- From: Nicolas Torzec <torzecn@yahoo-inc.com>
- Date: Thu, 21 Jan 2010 19:35:24 -0800
- To: <public-lod@w3.org>
- Message-ID: <C77E5CFC.25C5%torzecn@yahoo-inc.com>
Hi there, I am using open data sets such as Wikipedia for data mining and knowledge acquisition purposes; entities and relations extracted being exposed and consumed via indices. I am already retrieving and processing new Wikipedia static dumps every time they are available, but I would like to go beyond this and use incremental/live updates to be more in synch with Wikipedia content. I know that I could use some Web services and IRC Channels for tracking changes in Wikipedia but, beside the fact that the web service has been designed more for tracking individual changes than monitoring Wikipedia changes continuously, these two methods will still require to parse the update messages (for extracting the URLs of the new/modified/deleted pages) and then to retrieve the actual pages. Does anyone has experience with that?

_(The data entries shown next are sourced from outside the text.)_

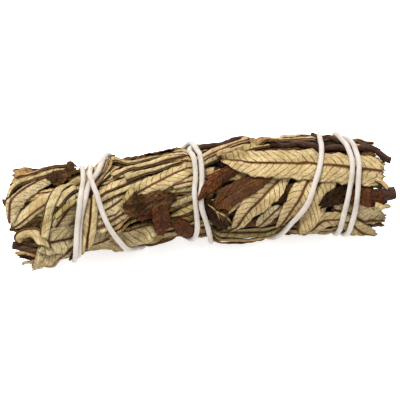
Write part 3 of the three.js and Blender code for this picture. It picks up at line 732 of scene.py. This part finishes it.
def lay_stem(name, radius, way, material=BARK, seed=1):
    """A thin stem laid on the bundle, stiff enough to bridge what is under it."""
    points, heading, run = path_through(way, STEM_SPACING)
    around = points[:, 1] / PER_DEGREE
    levels = [relief_at(points[:, 0] - heading[:, 1] * x,
                        (points[:, 1] + heading[:, 0] * x) / PER_DEGREE)
              for x in (-radius, -radius / 2, 0, radius / 2, radius)]
    base = np.max(levels, 0)
    h = base + radius * 0.9
    for _ in range(30):
        h = np.maximum(blurred(h, 0), base + radius * 0.8)
    for _ in range(6):
        h = blurred(h, 0)
    across = np.linspace(-1, 1, 7)[None, :] * radius
    raise_relief(points[:, :1] - heading[:, 1:] * across,
                 (points[:, 1:] + heading[:, :1] * across) / PER_DEGREE,
                 h[:, None] + np.sqrt(np.maximum(radius ** 2 - across ** 2, 0)), STEM_SPACING)
    shown = h - pressed_in(points[:, 0], around)
    shown = np.minimum(shown, floor_reach(around, radius * 1.3))
    at = place(points[:, 0], around, shown)
    tube(name, at, stem_radius(len(at), STEM_SIDES, radius, seed, run), STEM_SIDES, material,
         seed, stands_for=[name])


# ---- The core --------------------------------------------------------------------------------

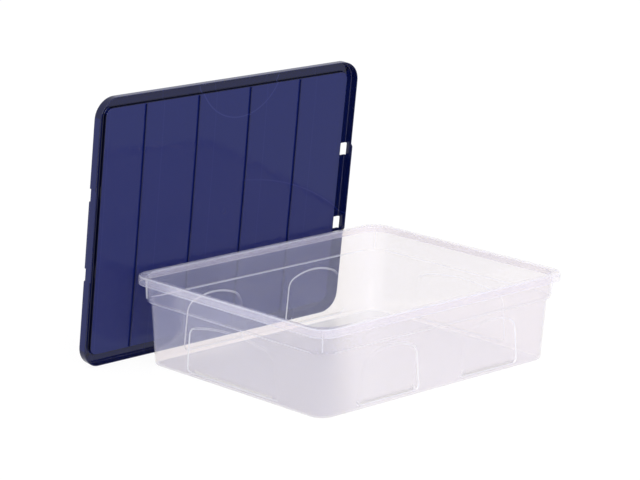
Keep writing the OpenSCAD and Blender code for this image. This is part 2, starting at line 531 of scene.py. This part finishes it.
def panel(bm, inset, z, mark):
    """The panel's face at a height, bowed, with a gate mark in its middle that sinks by mark."""
    border = [p.xy for p in ring(LID_HALF, PANEL_CENTRE, inset, z)]
    steps = gate_mark(radius=6 * MM, spread=2.7, count=24, ramp=1.5 * MM, mark=-mark)
    sheet(bm, border, steps, PANEL_PITCH, lambda p, height: Vector((p.x, p.y, z - bow_at(*p) + height)))


def ribs():
    """The stiffening ribs under the panel, which follow its bow."""
    bm = bmesh.new()
    reach = LID_HALF[1] - BORDER - WALL
    for x in RIB_PLACES:
        rows = []
        for k in range(RIB_STATIONS + 1):
            y = -reach + 2 * reach * k / RIB_STATIONS
            base = PANEL_LOW - bow_at(x, y)
            row = []
            for side, up in RIB_SECTION:
                height = up * RIB_HEIGHT if up < 0 else up * RIB_ROOT
                row.append(bm.verts.new((x + side * RIB_WIDTH, y, base + height)))
            rows.append(row)
        bm.faces.new(rows[0])
        bm.faces.new(reversed(rows[-1]))
        for here, after in zip(rows, rows[1:]):
            for a in range(len(RIB_SECTION)):
                b = (a + 1) % len(RIB_SECTION)
                bm.faces.new((here[a], here[b], after[b], after[a]))
    bmesh.ops.recalc_face_normals(bm, faces=bm.faces)
    return to_object(bm, "ribs")


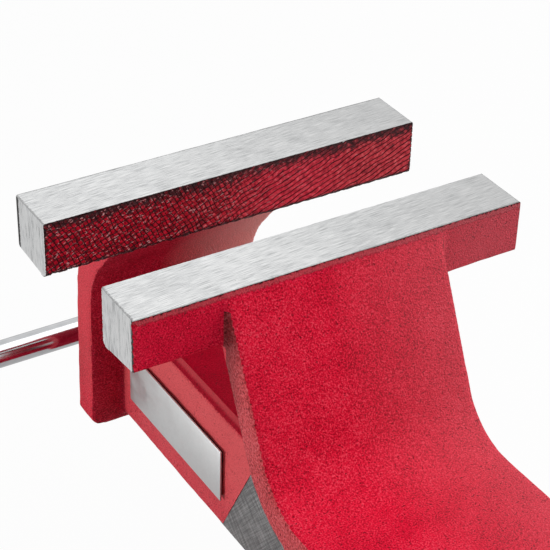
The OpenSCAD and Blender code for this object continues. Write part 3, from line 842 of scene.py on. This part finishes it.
def serrated_slab(name, face, away, lower_edge, seed):
    """A slab with its crests just behind Y = face. lower_edge is the radius of its bottom edge."""
    main = across_grooves(MAIN_ANGLE, MAIN_PITCH)
    cross = across_grooves(CROSS_ANGLE, CROSS_PITCH)
    lattice = Matrix((main, cross)).inverted()
    middle = (JAW_TOP + JAW_FACE_LOW) / 2
    shape = bmesh.new()
    points = {}

    def groove(count, inside):
        """A groove's depth from 0 to 1, shallow where it runs out at the top edge."""
        depth = max(0, 1 - abs(count - round(count)) / GROOVE_SHARE)
        return depth * min(1, 0.3 + inside / 1.2)

    def corner(s, t):
        """The mesh's point at a place on the lattice, made when it is first asked for."""
        key = (round(s * 100), round(t * 100))
        if key in points:
            return points[key]
        x, z = lattice @ Vector((s, t))
        z += middle
        spot = Vector((x, z, seed))
        x += wave(spot, 4.5) * WANDER
        z += wave(spot, 4.1, (7, 3, 5)) * WANDER + wave(spot, 1.1) * 0.1
        inside = max(0, JAW_TOP - z)
        fade = max(0, min(1, (x - CROSS_FROM) / CROSS_FADE))
        # Grooves are bitten deep in some places and hardly in others, and torn under the ground top
        bite = min(1, 0.6 + max(0, wave(spot, 2.6, (1, 9, 4)) + 0.25) * 1.6)
        torn = max(0, 1 - (JAW_TOP - z) / TORN_BAND) * abs(wave(spot, 0.8)) * 0.5
        depth = GROOVE_DEPTH * bite * max(groove(s, inside), groove(t, inside) * 0.85 * fade)
        depth += max(0, wave(spot, 2.3)) * 0.08 + torn * min(1, inside / 0.6)
        # The bottom edge is round, and scalloped where the second family is full
        scallop = max(0, 0.35 + noise.noise(Vector((x / 1.1, seed, 3))) * 0.7) * (0.15 + 0.85 * fade)
        over = max(0, lower_edge - (z - JAW_FACE_LOW - scallop))
        drop = lower_edge - math.sqrt(max(0, lower_edge ** 2 - over ** 2))
        place = Vector((x, face + away * (CREST_GAP + depth + drop), z)) * MM
        points[key] = shape.verts.new(place)
        return points[key]

    reach = 2
    half_height = JAW_FACE_HEIGHT / 2
    ends = [Vector((x, z)) for x in (-JAW_HALF - reach, JAW_HALF + reach)
            for z in (-half_height - reach, half_height + reach)]
    s_range, t_range = [
        range(math.floor(min(step.dot(p) for p in ends)), math.ceil(max(step.dot(p) for p in ends)))
        for step in (main, cross)]
    for i in s_range:
        for j in t_range:
            x, z = lattice @ Vector((i + 0.5, j + 0.5))
            if abs(x) > JAW_HALF + 2 * reach or abs(z) > half_height + 2 * reach:
                continue
            s_lines, t_lines = [(k, k + GROOVE_SHARE, k + 1 - GROOVE_SHARE, k + 1) for k in (i, j)]
            for a, b in zip(s_lines, s_lines[1:]):
                for c, d in zip(t_lines, t_lines[1:]):
                    shape.faces.new([corner(a, c), corner(b, c), corner(b, d), corner(a, d)])
    for place, direction in (
        ((JAW_HALF, 0, 0), (1, 0, 0)), ((-JAW_HALF, 0, 0), (-1, 0, 0)),
        ((0, 0, JAW_TOP), (0, 0, 1)), ((0, 0, JAW_FACE_LOW), (0, 0, -1)),
    ):
        trim(shape, Vector(place) * MM, direction)
    rim = [edge for edge in shape.edges if edge.is_boundary]
    for made in bmesh.ops.extrude_edge_only(shape, edges=rim)["geom"]:
        if isinstance(made, bmesh.types.BMVert):
            made.co.y = (face + away * SLAB_BACK) * MM
    close(shape)
    mesh = bpy.data.meshes.new(name)
    shape.to_mesh(mesh)
    shape.free()
    return link(name, mesh)


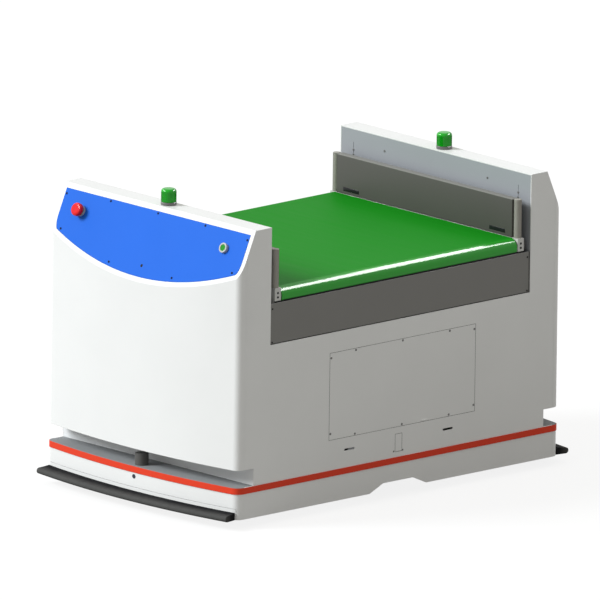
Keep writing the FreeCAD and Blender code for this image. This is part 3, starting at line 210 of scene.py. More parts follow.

Is there any other way to retrieve incremental updates in a reliable and continuous way, especially in the same format as the one provided for the static dumps? (mysql replication, incremental dumps... ) I have also read that DBpedia was trying to be more in sync with Wikipedia content. How do they plan to stay in sync with Wikipedia updates? Thanks for your help. Best, Nicolas Torzec.
Received on Friday, 22 January 2010 03:45:04 UTC